Aminul Huq Moni (আমিনুল হক মনি; March 1, 1949 – June 1, 2015) was a sports organiser and media executive of Bangladesh. He had made significant contributions to the development of cricket in Bangladesh and was the managing director of Bangla Vision.

== Early life ==
Moni was born to Muzaffar Ali (a divisional forest officer) and Jamila Khatun (a housewife). After attaining his BSc (Hons) and MSc in physics from the University of Dhaka with first class, Moni joined as a lecturer of theoretical physics at the same institution.

== Career ==

=== Sports ===
Moni did not continue his teaching profession for long and soon became deeply involved in sports at multiple levels in the mid-1970s. Moni had played cricket for local teams. He started contributing to the management and organisation of various sports like cricket, football, badminton, hockey, judo, table tennis and others. Being a supporter of the Mohammedan Sporting Club, he became a part of the club's management committee where he held different positions including the role of the vice-president.

Moni and his fellow sports organisers in the 1970s and 1980s modernised the sports industry of Bangladesh. He along with others translated international rules, regulations and bylaws for the local context. This helped to build the foundations of Bangladesh cricket.

Moni became a member of Bangladesh Cricket Board where he initially served as a joint secretary. He, with the help of a few other members of the board, started the annual Nirman School Cricket tournament. It was a success and has produced many star cricketers. Moni had served as the General Secretary of the Bangladesh Cricket Board during 1991–1997.

As described by Bangladesh Cricket Board Director Ahmed Sajjadul Alam Bobby in his memorial article in The Daily Star, "There were a number of things that he did for Bangladesh's cricket but to me his landmark achievement was when he managed to install two Astroturfs for the Dhaka Cricket League. One was at the Abahani ground, while the other was at the Bangabandhu National Stadium."

"The sole intention behind that was that the 1997 ICC Trophy was going to be played on AstroTurf in Malaysia. So our players got two full seasons on those turfs and the result was phenomenal. We won the 1997 ICC Trophy from where our cricket never looked back. It's a legendary story now."

Also echoed in the ESPN Cricinfo website, "He was the board's general secretary from 1991 to 1996 and is one of the chief planners of Bangladesh's 1997 ICC Trophy campaign which they eventually won and by virtue qualified for their first World Cup appearance in 1999."

Moni was appointed as the convener of Bangladesh Cricket Board's Domestic Cricket Structure Review Body in 2007. He was later appointed as a Director of BCB during 2009–2012 and chaired the Local Game Development committee.

== Death ==
Moni was diagnosed with cancer and other health issues towards the end of his life. He remained in the ICU of United Hospital in Dhaka in the last few weeks leading to his death on June 1, 2015 (as reported by his brother-in-law Zahiruddin Ahmed).

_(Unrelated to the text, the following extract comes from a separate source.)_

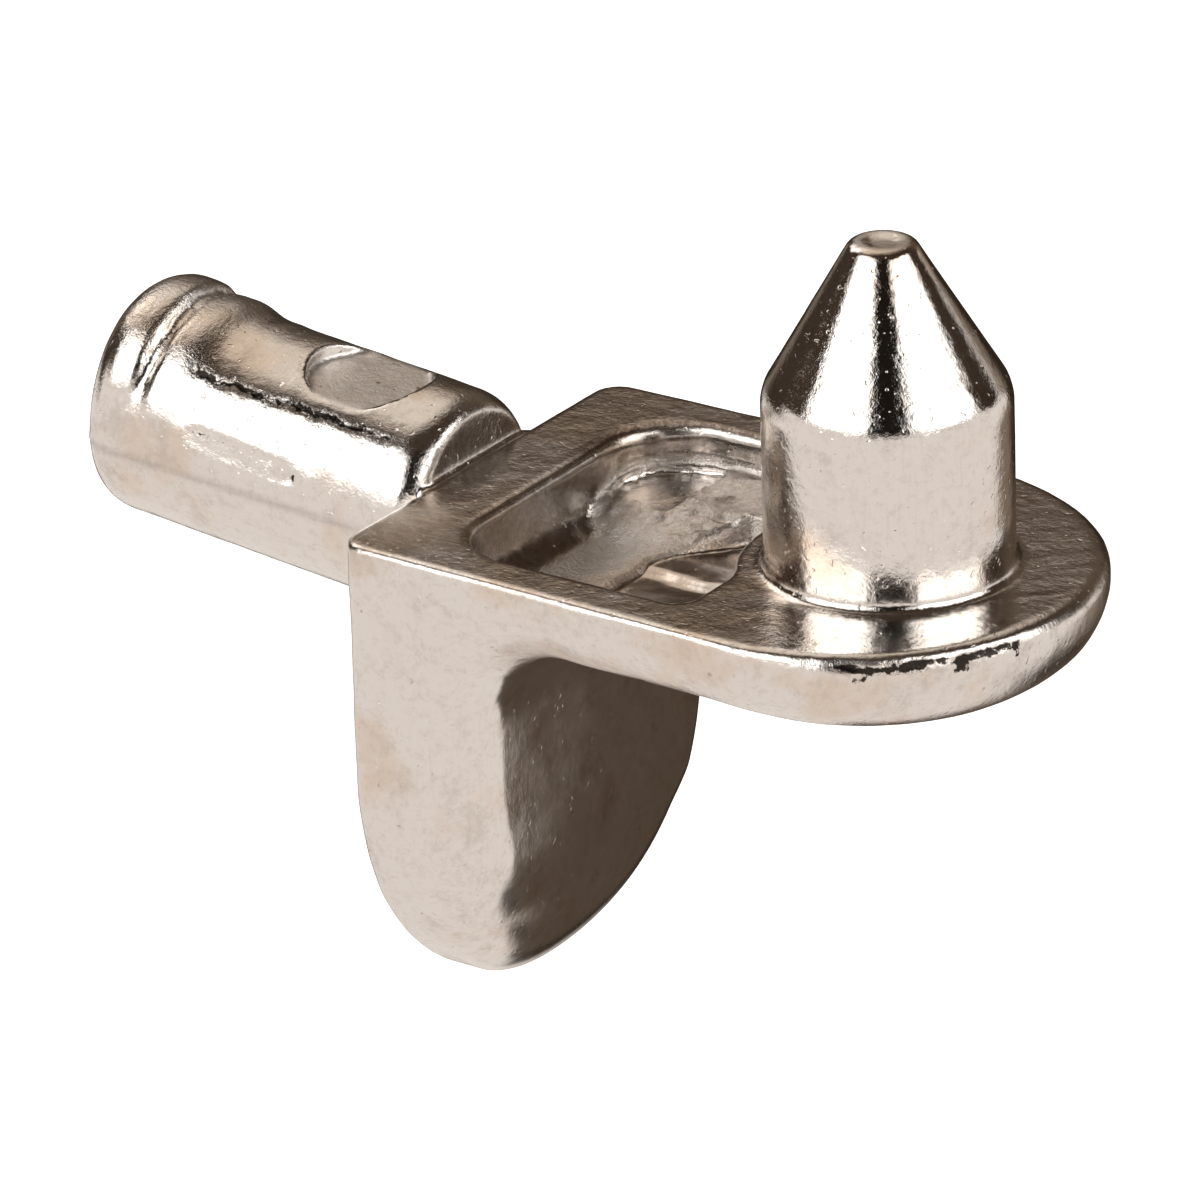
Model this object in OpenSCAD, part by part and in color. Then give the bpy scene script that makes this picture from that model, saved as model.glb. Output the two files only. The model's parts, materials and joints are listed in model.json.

A large number of sports and media personalities attended his funeral in Mohammedan Sporting Club. Memorial events were organised by Bangla Vision and other organisations where Minister of Information Hasanul Haq Inu, Minister of Planning Mustafa Kamal, along with other important personalities presented their eulogies.

The news of Aminul Huq Moni's death was widely covered in Bangladeshi media.